The constructional details of N- channel MOSFET is similar to JFET except with the following modification:

                There is only a single P- region. This region is called substrate.

                A thin layer of metal oxide (usually silicon dioxide) is deposited over the left side of the channel. A metallic gate is deposited overt the oxide layer. As silicon dioxide is an insulator, therefore, gate is insulated from the channel. For this reason, MOSFET si sometimes called insulated gate FET.

                Like JFET, a MOSFET has three terminals (Source, Gate, and Drain)

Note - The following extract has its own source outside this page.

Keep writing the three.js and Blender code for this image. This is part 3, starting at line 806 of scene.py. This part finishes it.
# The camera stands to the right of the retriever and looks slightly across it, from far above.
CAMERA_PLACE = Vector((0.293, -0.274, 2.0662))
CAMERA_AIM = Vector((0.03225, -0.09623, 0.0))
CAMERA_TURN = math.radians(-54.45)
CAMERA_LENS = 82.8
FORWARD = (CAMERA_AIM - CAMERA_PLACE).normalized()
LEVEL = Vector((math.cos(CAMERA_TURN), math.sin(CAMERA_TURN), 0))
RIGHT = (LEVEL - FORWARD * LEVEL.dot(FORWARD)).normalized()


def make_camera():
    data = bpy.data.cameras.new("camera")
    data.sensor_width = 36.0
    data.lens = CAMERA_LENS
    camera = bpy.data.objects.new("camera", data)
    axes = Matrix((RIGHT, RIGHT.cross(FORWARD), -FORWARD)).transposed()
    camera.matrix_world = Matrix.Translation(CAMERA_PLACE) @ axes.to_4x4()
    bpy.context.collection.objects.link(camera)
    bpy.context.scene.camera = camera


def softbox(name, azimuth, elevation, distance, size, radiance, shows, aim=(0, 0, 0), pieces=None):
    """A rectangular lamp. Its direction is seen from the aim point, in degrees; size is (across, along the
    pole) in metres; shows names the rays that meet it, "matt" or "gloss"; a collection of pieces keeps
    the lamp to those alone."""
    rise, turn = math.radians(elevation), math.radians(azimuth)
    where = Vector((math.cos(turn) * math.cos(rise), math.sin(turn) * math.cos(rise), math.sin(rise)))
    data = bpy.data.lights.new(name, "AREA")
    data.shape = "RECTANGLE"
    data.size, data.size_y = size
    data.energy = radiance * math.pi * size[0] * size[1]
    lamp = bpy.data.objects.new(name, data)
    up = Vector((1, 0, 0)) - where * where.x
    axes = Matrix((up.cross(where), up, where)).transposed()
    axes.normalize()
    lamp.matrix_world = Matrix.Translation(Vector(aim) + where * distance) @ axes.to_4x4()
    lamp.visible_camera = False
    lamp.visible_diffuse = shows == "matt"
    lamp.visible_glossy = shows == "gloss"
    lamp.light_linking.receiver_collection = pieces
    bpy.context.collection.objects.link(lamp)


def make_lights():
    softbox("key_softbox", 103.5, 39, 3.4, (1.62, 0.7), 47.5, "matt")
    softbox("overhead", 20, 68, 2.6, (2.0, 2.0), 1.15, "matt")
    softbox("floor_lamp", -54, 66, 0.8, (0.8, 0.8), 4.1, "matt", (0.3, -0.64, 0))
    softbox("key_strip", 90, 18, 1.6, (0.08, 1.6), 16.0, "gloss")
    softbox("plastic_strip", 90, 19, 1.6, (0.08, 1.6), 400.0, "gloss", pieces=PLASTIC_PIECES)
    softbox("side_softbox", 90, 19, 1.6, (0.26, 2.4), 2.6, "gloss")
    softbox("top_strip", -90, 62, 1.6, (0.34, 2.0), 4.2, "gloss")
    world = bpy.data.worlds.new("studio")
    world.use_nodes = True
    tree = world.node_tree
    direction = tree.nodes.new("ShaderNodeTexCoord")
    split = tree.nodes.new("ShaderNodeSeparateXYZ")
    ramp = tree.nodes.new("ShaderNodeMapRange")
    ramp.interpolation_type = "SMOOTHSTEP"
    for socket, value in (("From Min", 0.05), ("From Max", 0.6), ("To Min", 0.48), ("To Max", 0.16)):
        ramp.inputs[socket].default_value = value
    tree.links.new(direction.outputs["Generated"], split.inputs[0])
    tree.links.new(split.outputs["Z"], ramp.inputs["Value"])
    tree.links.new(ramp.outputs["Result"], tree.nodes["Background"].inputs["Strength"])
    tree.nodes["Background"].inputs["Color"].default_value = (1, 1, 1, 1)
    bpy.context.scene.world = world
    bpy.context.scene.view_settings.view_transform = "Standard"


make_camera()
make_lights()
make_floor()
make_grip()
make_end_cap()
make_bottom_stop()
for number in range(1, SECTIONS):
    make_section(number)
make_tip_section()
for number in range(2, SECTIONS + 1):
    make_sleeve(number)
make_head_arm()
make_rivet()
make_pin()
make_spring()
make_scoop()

Working principle of MOSFET

Instead of gate diode as in JFET, here gate is formed as a small capacitor. One plate of this capacitor is the gate and the other plate is the channel with metal oxide as the dielectric. When negative voltage is applied to the gate, electrons accumulate on it. These electrons repel the conduction band electrons in the N- channel. Therefore, lesser number of conduction electrons is made available for current conduction through the channel. The greater the negative voltage on the gate, the lesser is the current conduction from the source to drain. If the gate is given positive voltage, more electrons are made available in the N- channel, consequently, current from source to drain increases. The following points may be noted:

                In a MOSFET, the source to drain current is controlled by the electric field of capacitor formed at the gate.

                Unlike the JFET, and MOSFET has no gate diode. This makes it possible to operate the device with positive or negative gate voltage.

                As the gate forms the capacitor, therefore, negligible gate current flows whether positive or negative voltage is applied to the gate. Consequently, the input impedance of MOSFET is very high, ranging from 10,000 Mῼ to 10, 00,000 Mῼ.